Questa sfuriata sembra possa essere la canonica goccia che fa traboccare un vaso ormai pieno, tant'è che Gustav comunica a Stella di volere il divorzio. A quel punto la donna decide di prendere ancora la situazione in mano e convince il marito a partire tutti insieme per accompagnare Stella alla gara. Un'ultima volta in famiglia e al loro ritorno potranno parlare di come andare avanti con la separazione.
Let Go: la chiave è nel titolo
Il pregio più grande di Let Go è quello di riuscire a non essere ridondante o melodrammatico nonostante ripercorra delle formule già viste e non offra degli spunti neanche così originali quando si tratta di approfondire le tematiche dietro la crisi famigliare. I quattro vengono scandagliati in lungo e in largo e le rispettive problematiche che rappresentano sono quelle di un padre che ormai vive solo per sé, di una madre che vuole controllare tutto e di due figli che cercano di attirare l'attenzione nel tentativo di trovare una loro identità.
La trovata on the road, per quanto anche questa assai già vista, dona al film però una buona dinamicità e l'inserimento di altri elementi all'interno di un'equazione che altrimenti rischiava di divenire stantia dall'inizio del secondo atto della pellicola. La sceneggiatura ovviamente non punta per la sua riuscita solo sullo svisceramento dei problemi famigliari o a come porre loro rimedio, ma sul punto di vista con il quale l'interno processo viene narrato.
La chiave è nel titolo: "Let Go" estremizza il concetto parossistico che lega amore e abbandono, dimostrando come i rapporti non sono controllabili e devono essere lasciati liberi di evolvere e di prendere la loro strada. I rapporti, in fondo, sono dei corpi estranei che hanno vita indipendente. La cosa migliore che si può fare è cercare di averne cura in ogni modo possibile, assecondarne al meglio lo sviluppo e cercare di essere sempre coerenti, nel guidarli e nell'accompagnarli. Lasciarli andare superando le proprie insicurezze, con la convinzione che così non moriranno mai.
Conclusioni
Let Go è un dramma famigliare piuttosto tradizionale, che, nonostante sia ben confezionato dalla regista/scrittrice/attrice protagonista Josephine Bornebusch, non brilla per originalità o particolare complessità.
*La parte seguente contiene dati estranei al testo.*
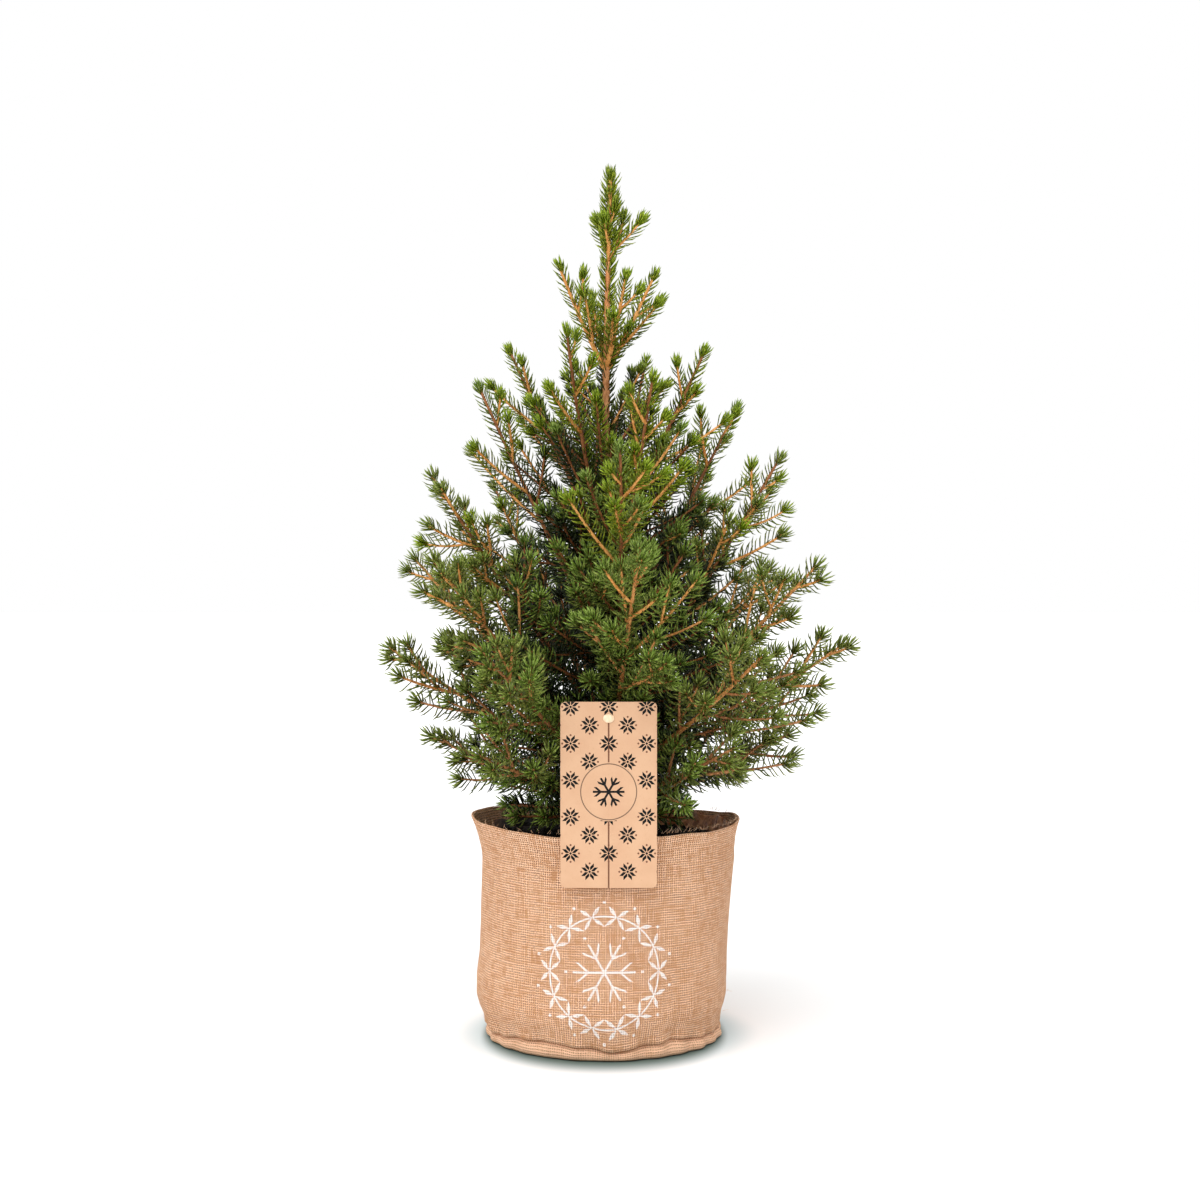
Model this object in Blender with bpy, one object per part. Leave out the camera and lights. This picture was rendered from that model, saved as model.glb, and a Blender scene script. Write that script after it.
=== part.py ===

Le sue fortune nell'enorme catalogo di Netflix si giocano tramite l'empatia verso i personaggi, la dinamicità dell'on the road e la paradossale teoria sull'amore suggerita dal titolo.
Perché ci piace
- Il film riesce ad essere vivace e scorrevole.
- L'idea dell'on the road.
- Il punto di vista con cui si approccia alle tematiche e ben congegnato.
Cosa non va
- Non è mai particolarmente originale nella narrazione.
- I personaggi rappresentano degli archetipi già visti.